My medical education has supplied more than its share of medical terminology mouthfuls, but I had to tackle this troublesome tongue-twister during an altogether different occasion. I am a singer and have been privileged to record for Walt Disney Records over the years. As that famous song from Mary Poppins proves, the lyrics are sometimes as difficult to master as the tune.
As a recently appointed Assistant Professor of Laryngology in the Department of Otolaryngology-Head & Neck Surgery, it is thrilling for me to combine my musical interests with my passion for medicine at the Clinical Center for Voice Care.
I’m a classically trained soprano, and my love for singing has served as a powerful directing force. My experiences in vocal performance actually introduced me to the field of otolaryngology (ENT). As a high school student, I was a patient of our local otolaryngologist, who has since retired, but at the time was known to care for many singers in the Austin area. I was awed by the possibility of such an intimate association between medicine and the arts, and it was this influential glimpse into doctoring that led me to begin considering a career path in otolaryngology.
After completing my undergraduate years at Yale University, I attended Vanderbilt for both medical school and my residency training. I continued my training by pursuing a fellowship in laryngology up in NYC at Columbia and Cornell, where I helped care for those with vocally demanding careers. Additionally, we focused on those with neurolaryngologic conditions such as spasmodic dysphonia, whose treatment consists of botulinum toxin injections into the larynx.
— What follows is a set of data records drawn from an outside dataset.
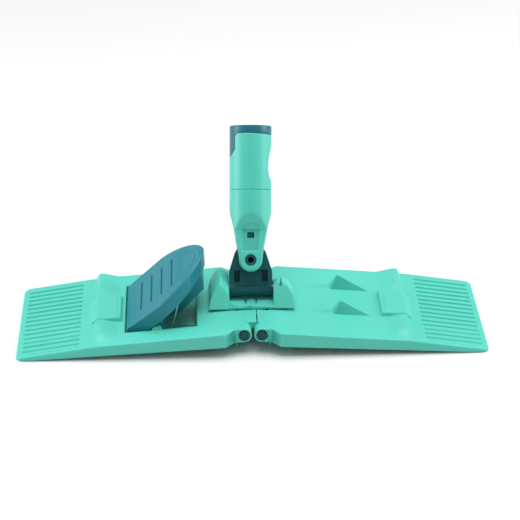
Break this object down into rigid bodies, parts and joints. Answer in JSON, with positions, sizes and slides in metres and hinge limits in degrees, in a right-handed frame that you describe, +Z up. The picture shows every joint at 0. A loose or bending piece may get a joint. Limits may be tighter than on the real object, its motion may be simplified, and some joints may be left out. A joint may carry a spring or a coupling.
{
  "type": "flat mop",
  "caption": "Folding flat mop frame: two geared hinged wings with ribbed tips, a foot pedal that lets them fold, and a swivelling yoke and socket for a pole.",
  "frame": {"origin": "centre of the overall box in plan, on the floor that the wing tips stand on", "axes": "+X to the right along the mop's length, +Y to the back, away from the front edge, +Z up"},
  "size_m": [0.419, 0.1493, 0.1733],
  "materials": {
    "turquoise": "satin moulded",
    "petrol": "satin moulded",
    "dark_petrol": "satin moulded",
    "pin_plastic": "satin moulded",
    "washer_plastic": "matt moulded",
    "steel": "zinc plated"
  },
  "bodies": {
    "centre": {"joint_bracket": "turquoise", "hinge_link": "turquoise", "left_hinge_pin": "pin_plastic", "right_hinge_pin": "pin_plastic", "hinge_pin_clips": "steel", "bracket_screws": "steel"},
    "left_wing": {"left_wing": "turquoise", "pedal_axle": "steel", "pedal_axle_clips": "steel", "pedal_springs": "steel"},
    "right_wing": {"right_wing": "turquoise"},
    "pedal": {"pedal": "petrol"},
    "yoke": {"yoke": "dark_petrol", "yoke_axle": "steel", "yoke_pin": "dark_petrol", "yoke_pin_clip": "steel", "friction_washers": "washer_plastic"},
    "socket": {"socket_fork": "turquoise", "socket_shell": "turquoise", "pole_liner": "petrol", "button_spring": "steel"},
    "button": {"release_button": "petrol"}
  },
  "joints": [
    {"name": "left_wing_fold", "type": "hinge", "parent": "centre", "child": "left_wing", "pos_m": [-0.00787, -0.00865, 0.01727], "axis": [0, 1, 0], "range_deg": [-80, 3]},
    {"name": "right_wing_fold", "type": "hinge", "parent": "centre", "child": "right_wing", "pos_m": [0.00787, -0.00865, 0.01727], "axis": [0, 1, 0], "range_deg": [-3, 80]},
    {"name": "pedal_press", "type": "hinge", "parent": "left_wing", "child": "pedal", "pos_m": [-0.08496, -0.00865, 0.01453], "axis": [0, 1, 0], "range_deg": [0, 12], "stiffness_Nm_per_rad": 1.5, "springref_deg": -20.05, "deforming": ["pedal_springs"]},
    {"name": "yoke_tilt", "type": "hinge", "parent": "centre", "child": "yoke", "pos_m": [0, -0.00865, 0.03447], "axis": [1, 0, 0], "range_deg": [-43, 82]},
    {"name": "socket_swing", "type": "hinge", "parent": "yoke", "child": "socket", "pos_m": [0, 0.00279, 0.05692], "axis": [0, -0.891, 0.454], "range_deg": [-63.8, 41.1]},
    {"name": "button_press", "type": "slide", "parent": "socket", "child": "button", "axis": [-0.9998, 0.0091, 0.0179], "range_m": [0, 0.0009], "stiffness_N_per_m": 3000, "springref_m": -0.0007, "deforming": ["button_spring"]}
  ],
  "couplings": [
    {"joint": "right_wing_fold", "follows": "left_wing_fold", "ratio": -1}
  ]
}
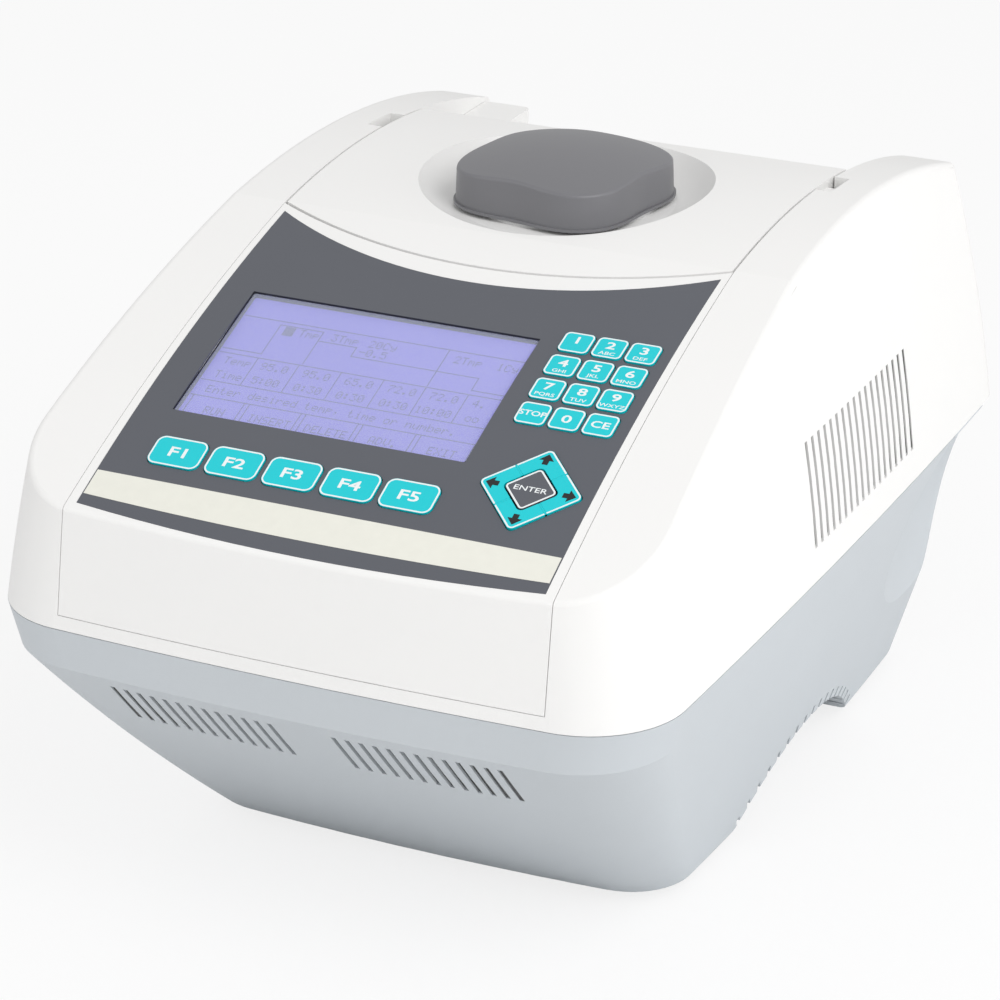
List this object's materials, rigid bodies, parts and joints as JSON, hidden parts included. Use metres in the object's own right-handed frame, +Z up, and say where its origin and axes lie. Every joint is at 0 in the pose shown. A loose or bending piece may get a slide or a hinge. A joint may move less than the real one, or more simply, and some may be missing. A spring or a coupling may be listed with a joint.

Indeed, the human voice is unique. Biologically, the vocal folds are unlike any other tissue in the body. Nowhere else does vibration occur naturally and regularly at frequencies ranging from 100 to 1,000 Hz. Because of the continuous mechanical forces acting on the vocal folds during vibration, it has been proposed that the vocal folds have developed specialized mechanisms to withstand such mechanical stress. When the tissue that makes up the vocal folds gets damaged, the voice will sound hoarse or raspy. One of our most important jobs as laryngologists is to help prevent this damage, or to carefully reverse it, either with speech therapy, medical or surgical intervention.
Our goal at the Clinical Center for Voice Care is to work closely with singers and professional voice users to ensure the maintenance of vocal health and to carefully diagnose and treat possible laryngeal pathology. But others may be in need of our services, too—for example, those individuals who struggle with hoarseness. We also care for people with swallowing and airway disorders, as well as those with neurologic conditions affecting voice production, such as tremor or spasmodic dysphonia.
The field of otolaryngology has seen numerous advancements since I started my studies years ago. Indeed, the diagnostic methods and treatment techniques available to patients have come a long, long way from a spoonful of sugar to make the medicine go down.